* Set task *
The data below must be copied in full and without any change.

* Provided material *
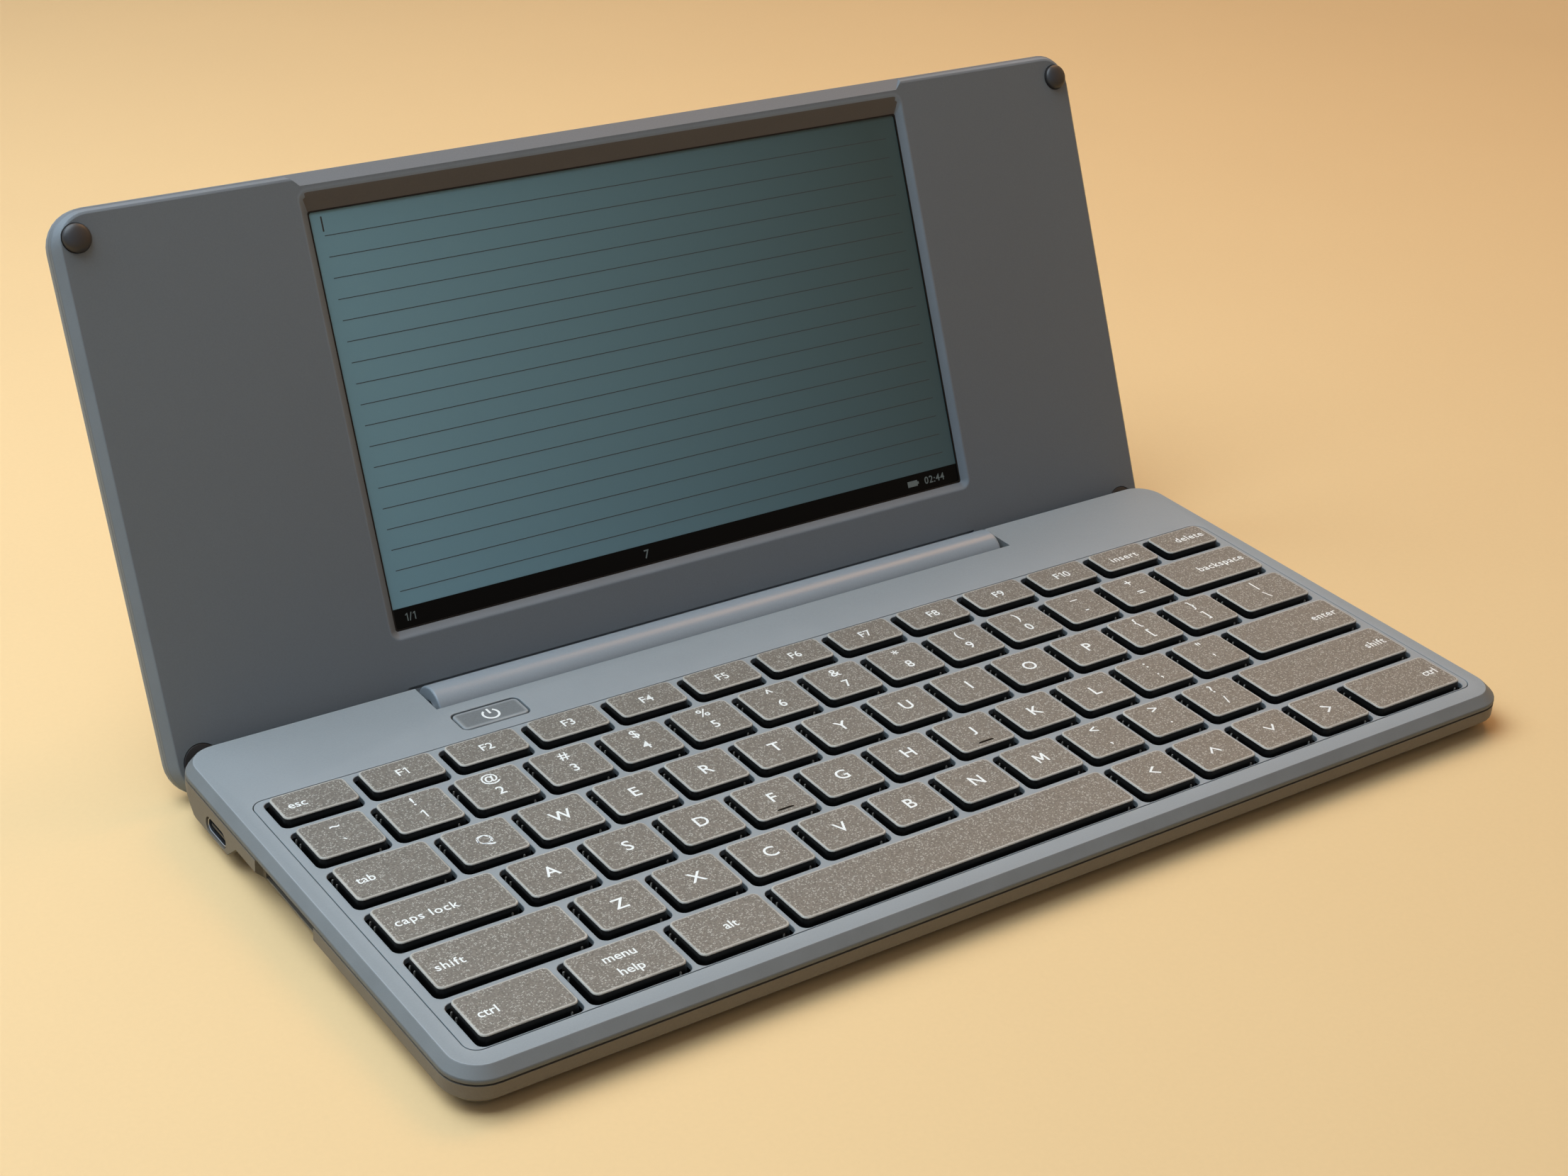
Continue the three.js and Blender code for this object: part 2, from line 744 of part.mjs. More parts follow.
// Rubber bumper that stops just above the deck when the lid is closed
function bumper(side) {
  const bottom = lidFaceZ - bumperSeat + stackGap;
  const tip = lidFaceZ + closedGap - fitGap;
  const shoulder = (bottom + tip) / 2;
  const profile = [
    new THREE.Vector2(0, bottom), new THREE.Vector2(bumperRadius, bottom),
    new THREE.Vector2(bumperRadius, shoulder),
    ...[1, 2, 3].map((step) => {
      const turn = (step * Math.PI) / 8;
      const rise = shoulder + (tip - shoulder) * Math.sin(turn);
      return new THREE.Vector2(bumperRadius * Math.cos(turn), rise);
    }),
    new THREE.Vector2(0, tip),
  ];
  const dome = new THREE.LatheGeometry(profile, roundSides);
  return solid(dome.rotateX(Math.PI / 2).translate(side * bumperX, bumperY, 0));
}

function lowerCap(side) {
  const bottom = lidFaceZ - lowerCapThickness;
  return disc(lowerCapRadius, side * lowerCapX, lowerCapRise, bottom, lidFaceZ);
}

base.add(
  piece("base_top_shell", "deck", topShell()),
  piece("base_bottom_shell", "shell", bottomShell()),
  piece("key_switch_sheet", "membrane", keyLayer(sheetDepth, sheetThickness)),
  piece("key_support_plate", "steel", keyLayer(plateDepth, plateThickness)),
  piece("battery_pack", "cell", battery()),
  piece("main_board", "circuit", board()),
  piece("usb_c_receptacle", "steel", usbReceptacle()),
  piece("card_socket", "steel", cardSocket()),
  piece("hinge_clip_left", "steel", hingeClip(-1)),
  piece("hinge_clip_right", "steel", hingeClip(1)),
  piece("power_button", "deck", block(
    powerX - powerWidth / 2, powerX + powerWidth / 2,
    powerY - powerLength / 2, powerY + powerLength / 2, -powerHeight, 0, powerCorner
  )),
  ...feet.map(({ name, shape }) => piece(name, "rubber", shape)),
  ...keyMeshes
);

lid.add(
  piece("lid_front_bezel", "deck", frontBezel()),
  piece("lid_rear_cover", "shell", rearCover()),
  piece("lcd_panel", "screen", screenLayer(panelTop, panelThickness)),
  piece("lcd_tray", "steel", screenLayer(trayTop, trayThickness)),
  piece("hinge_barrel", "barrel", barrel()),
  piece("lid_bumper_left", "rubber", bumper(-1)),
  piece("lid_bumper_right", "rubber", bumper(1)),
  piece("lid_lower_cap_left", "rubber", lowerCap(-1)),
  piece("lid_lower_cap_right", "rubber", lowerCap(1))
);

// The open lid leans back from the hinge axis
const lean = THREE.MathUtils.degToRad(180 - openAngle);
lid.position.set(0, hingeY, -hingeDepth);
lid.rotation.x = lean;

// Opened, the whole machine stands on its front foot and on the lid's lower rear edge,
// which lifts the rear of the base a little
function atRest(y, z) {
  return {
    y: hingeY + y * Math.cos(lean) - z * Math.sin(lean),
    z: -hingeDepth + y * Math.sin(lean) + z * Math.cos(lean),
  };
}
const lidEdges = [
  atRest(lidFoot, lidBackZ + lidBackChamfer), atRest(lidFoot + lidBackChamfer, lidBackZ),
];
const frontEdge = { y: feet[0].front, z: feet[0].bottom };
const stanceTilt = Math.max(
  ...lidEdges.map(({ y, z }) => Math.atan2(frontEdge.z - z, y - frontEdge.y))
);

const wordProcessor = new THREE.Group();
wordProcessor.add(base, lid);
wordProcessor.rotation.x = stanceTilt;
wordProcessor.updateMatrixWorld(true);
const extent = new THREE.Box3().setFromObject(wordProcessor, true);
wordProcessor.position.set(0, -(extent.min.y + extent.max.y) / 2, -extent.min.z);

export default wordProcessor;
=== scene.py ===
# %% [markdown]
# A portable word processor: a flat keyboard base and a lid with the screen, joined by a
# long hinge barrel. The CAD model gives the places and the moving bodies. This script
# dresses it: each visible piece is modelled again with its rounded edges, its print and
# its finish, and then rides on the CAD body that it belongs to.

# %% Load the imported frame
import json
import math
import re

import bmesh
import bpy
from mathutils import Matrix, Vector


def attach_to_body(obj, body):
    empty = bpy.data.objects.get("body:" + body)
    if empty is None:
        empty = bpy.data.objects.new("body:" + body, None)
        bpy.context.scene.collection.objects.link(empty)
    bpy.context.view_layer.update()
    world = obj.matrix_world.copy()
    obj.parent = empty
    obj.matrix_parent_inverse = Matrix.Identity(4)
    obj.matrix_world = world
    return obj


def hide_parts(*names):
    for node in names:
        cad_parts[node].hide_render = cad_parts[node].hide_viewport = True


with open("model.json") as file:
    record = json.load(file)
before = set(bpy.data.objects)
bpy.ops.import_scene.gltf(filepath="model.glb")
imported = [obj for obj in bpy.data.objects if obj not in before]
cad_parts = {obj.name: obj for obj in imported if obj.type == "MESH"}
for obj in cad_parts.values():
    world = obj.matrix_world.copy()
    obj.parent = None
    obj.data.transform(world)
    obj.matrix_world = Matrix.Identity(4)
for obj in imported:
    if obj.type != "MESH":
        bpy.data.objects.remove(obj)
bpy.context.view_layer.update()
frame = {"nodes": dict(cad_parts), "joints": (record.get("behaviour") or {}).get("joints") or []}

# %% [markdown]
# The base stands a little tilted on the table, and the lid leans back from the hinge. It
# would be awkward to model slanted pieces, so both get a drawing frame of their own, as a
# part on a jig: the base with its deck at z = 0 and its front wall at y = 0, the lid with
# the hinge axis at the origin, Y up the lid and Z out of the screen. The joints in the
# record say how the two frames lie, so nothing has to be fitted by eye. The machine's
# sizes are written in millimetres, and MM turns them into metres. The stage is in metres.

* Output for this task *
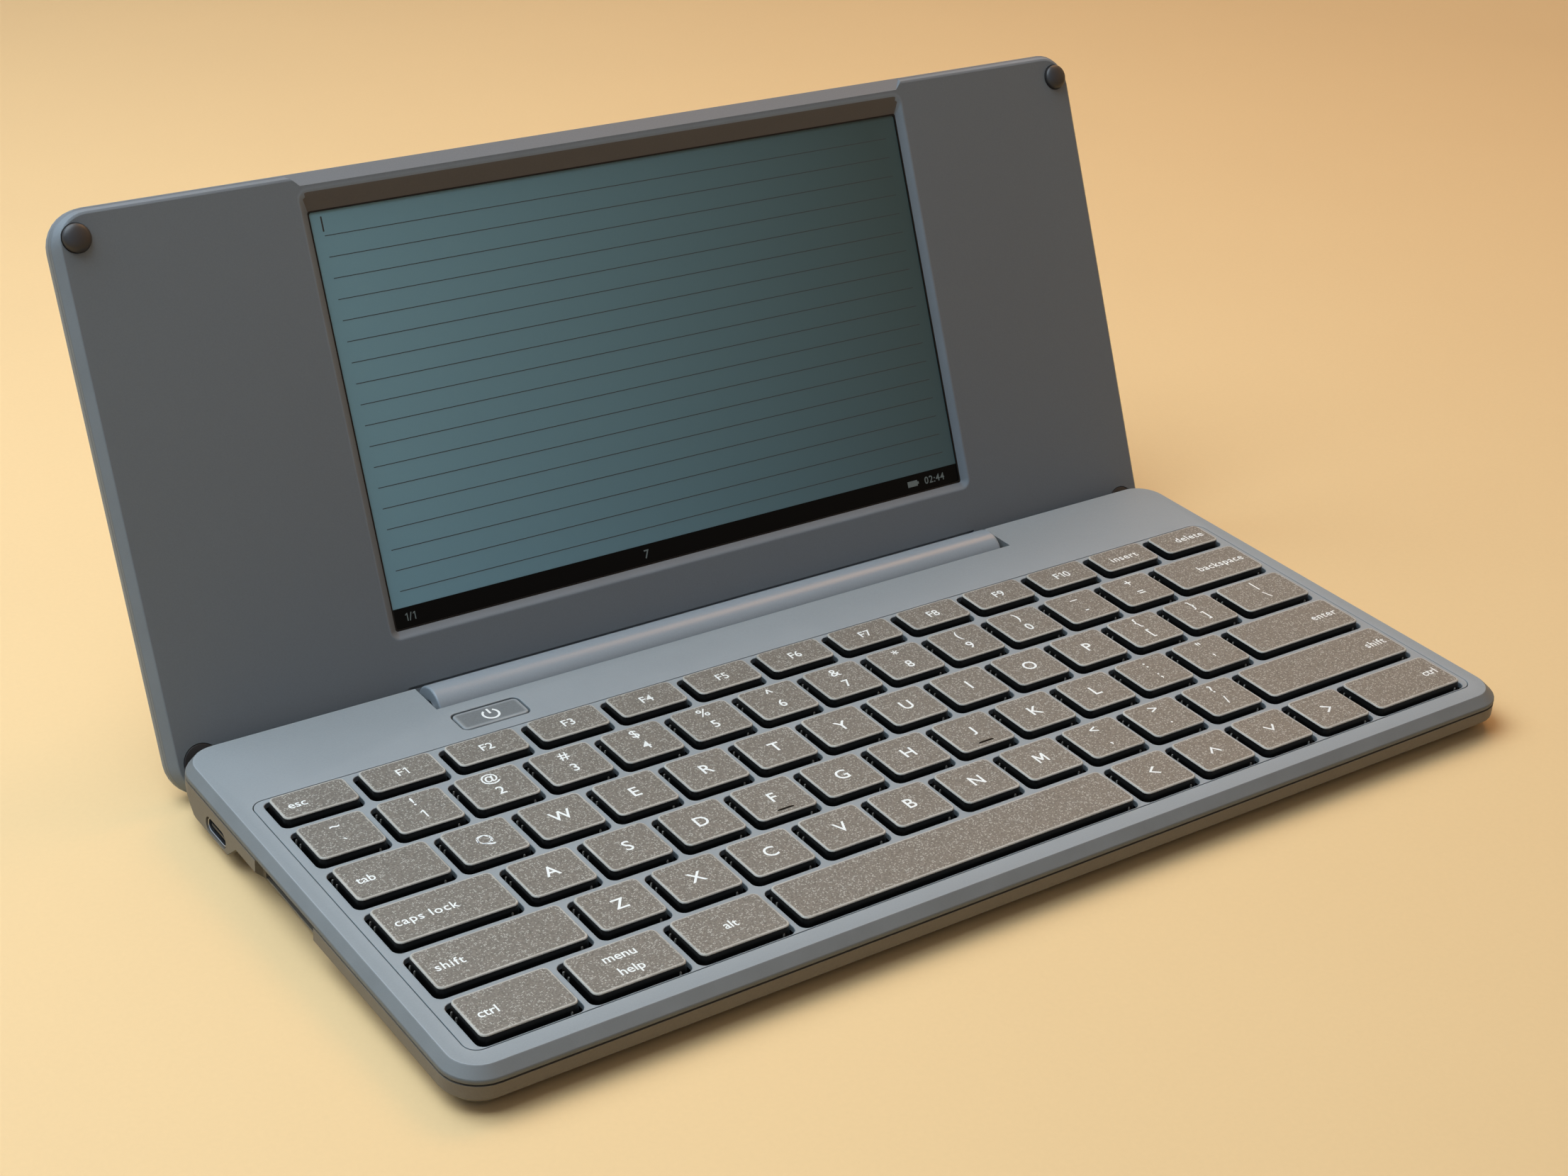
Continue the three.js and Blender code for this object: part 2, from line 744 of part.mjs. More parts follow.
// Rubber bumper that stops just above the deck when the lid is closed
function bumper(side) {
  const bottom = lidFaceZ - bumperSeat + stackGap;
  const tip = lidFaceZ + closedGap - fitGap;
  const shoulder = (bottom + tip) / 2;
  const profile = [
    new THREE.Vector2(0, bottom), new THREE.Vector2(bumperRadius, bottom),
    new THREE.Vector2(bumperRadius, shoulder),
    ...[1, 2, 3].map((step) => {
      const turn = (step * Math.PI) / 8;
      const rise = shoulder + (tip - shoulder) * Math.sin(turn);
      return new THREE.Vector2(bumperRadius * Math.cos(turn), rise);
    }),
    new THREE.Vector2(0, tip),
  ];
  const dome = new THREE.LatheGeometry(profile, roundSides);
  return solid(dome.rotateX(Math.PI / 2).translate(side * bumperX, bumperY, 0));
}

function lowerCap(side) {
  const bottom = lidFaceZ - lowerCapThickness;
  return disc(lowerCapRadius, side * lowerCapX, lowerCapRise, bottom, lidFaceZ);
}

base.add(
  piece("base_top_shell", "deck", topShell()),
  piece("base_bottom_shell", "shell", bottomShell()),
  piece("key_switch_sheet", "membrane", keyLayer(sheetDepth, sheetThickness)),
  piece("key_support_plate", "steel", keyLayer(plateDepth, plateThickness)),
  piece("battery_pack", "cell", battery()),
  piece("main_board", "circuit", board()),
  piece("usb_c_receptacle", "steel", usbReceptacle()),
  piece("card_socket", "steel", cardSocket()),
  piece("hinge_clip_left", "steel", hingeClip(-1)),
  piece("hinge_clip_right", "steel", hingeClip(1)),
  piece("power_button", "deck", block(
    powerX - powerWidth / 2, powerX + powerWidth / 2,
    powerY - powerLength / 2, powerY + powerLength / 2, -powerHeight, 0, powerCorner
  )),
  ...feet.map(({ name, shape }) => piece(name, "rubber", shape)),
  ...keyMeshes
);

lid.add(
  piece("lid_front_bezel", "deck", frontBezel()),
  piece("lid_rear_cover", "shell", rearCover()),
  piece("lcd_panel", "screen", screenLayer(panelTop, panelThickness)),
  piece("lcd_tray", "steel", screenLayer(trayTop, trayThickness)),
  piece("hinge_barrel", "barrel", barrel()),
  piece("lid_bumper_left", "rubber", bumper(-1)),
  piece("lid_bumper_right", "rubber", bumper(1)),
  piece("lid_lower_cap_left", "rubber", lowerCap(-1)),
  piece("lid_lower_cap_right", "rubber", lowerCap(1))
);

// The open lid leans back from the hinge axis
const lean = THREE.MathUtils.degToRad(180 - openAngle);
lid.position.set(0, hingeY, -hingeDepth);
lid.rotation.x = lean;

// Opened, the whole machine stands on its front foot and on the lid's lower rear edge,
// which lifts the rear of the base a little
function atRest(y, z) {
  return {
    y: hingeY + y * Math.cos(lean) - z * Math.sin(lean),
    z: -hingeDepth + y * Math.sin(lean) + z * Math.cos(lean),
  };
}
const lidEdges = [
  atRest(lidFoot, lidBackZ + lidBackChamfer), atRest(lidFoot + lidBackChamfer, lidBackZ),
];
const frontEdge = { y: feet[0].front, z: feet[0].bottom };
const stanceTilt = Math.max(
  ...lidEdges.map(({ y, z }) => Math.atan2(frontEdge.z - z, y - frontEdge.y))
);

const wordProcessor = new THREE.Group();
wordProcessor.add(base, lid);
wordProcessor.rotation.x = stanceTilt;
wordProcessor.updateMatrixWorld(true);
const extent = new THREE.Box3().setFromObject(wordProcessor, true);
wordProcessor.position.set(0, -(extent.min.y + extent.max.y) / 2, -extent.min.z);

export default wordProcessor;
=== scene.py ===
# %% [markdown]
# A portable word processor: a flat keyboard base and a lid with the screen, joined by a
# long hinge barrel. The CAD model gives the places and the moving bodies. This script
# dresses it: each visible piece is modelled again with its rounded edges, its print and
# its finish, and then rides on the CAD body that it belongs to.

# %% Load the imported frame
import json
import math
import re

import bmesh
import bpy
from mathutils import Matrix, Vector


def attach_to_body(obj, body):
    empty = bpy.data.objects.get("body:" + body)
    if empty is None:
        empty = bpy.data.objects.new("body:" + body, None)
        bpy.context.scene.collection.objects.link(empty)
    bpy.context.view_layer.update()
    world = obj.matrix_world.copy()
    obj.parent = empty
    obj.matrix_parent_inverse = Matrix.Identity(4)
    obj.matrix_world = world
    return obj


def hide_parts(*names):
    for node in names:
        cad_parts[node].hide_render = cad_parts[node].hide_viewport = True


with open("model.json") as file:
    record = json.load(file)
before = set(bpy.data.objects)
bpy.ops.import_scene.gltf(filepath="model.glb")
imported = [obj for obj in bpy.data.objects if obj not in before]
cad_parts = {obj.name: obj for obj in imported if obj.type == "MESH"}
for obj in cad_parts.values():
    world = obj.matrix_world.copy()
    obj.parent = None
    obj.data.transform(world)
    obj.matrix_world = Matrix.Identity(4)
for obj in imported:
    if obj.type != "MESH":
        bpy.data.objects.remove(obj)
bpy.context.view_layer.update()
frame = {"nodes": dict(cad_parts), "joints": (record.get("behaviour") or {}).get("joints") or []}

# %% [markdown]
# The base stands a little tilted on the table, and the lid leans back from the hinge. It
# would be awkward to model slanted pieces, so both get a drawing frame of their own, as a
# part on a jig: the base with its deck at z = 0 and its front wall at y = 0, the lid with
# the hinge axis at the origin, Y up the lid and Z out of the screen. The joints in the
# record say how the two frames lie, so nothing has to be fitted by eye. The machine's
# sizes are written in millimetres, and MM turns them into metres. The stage is in metres.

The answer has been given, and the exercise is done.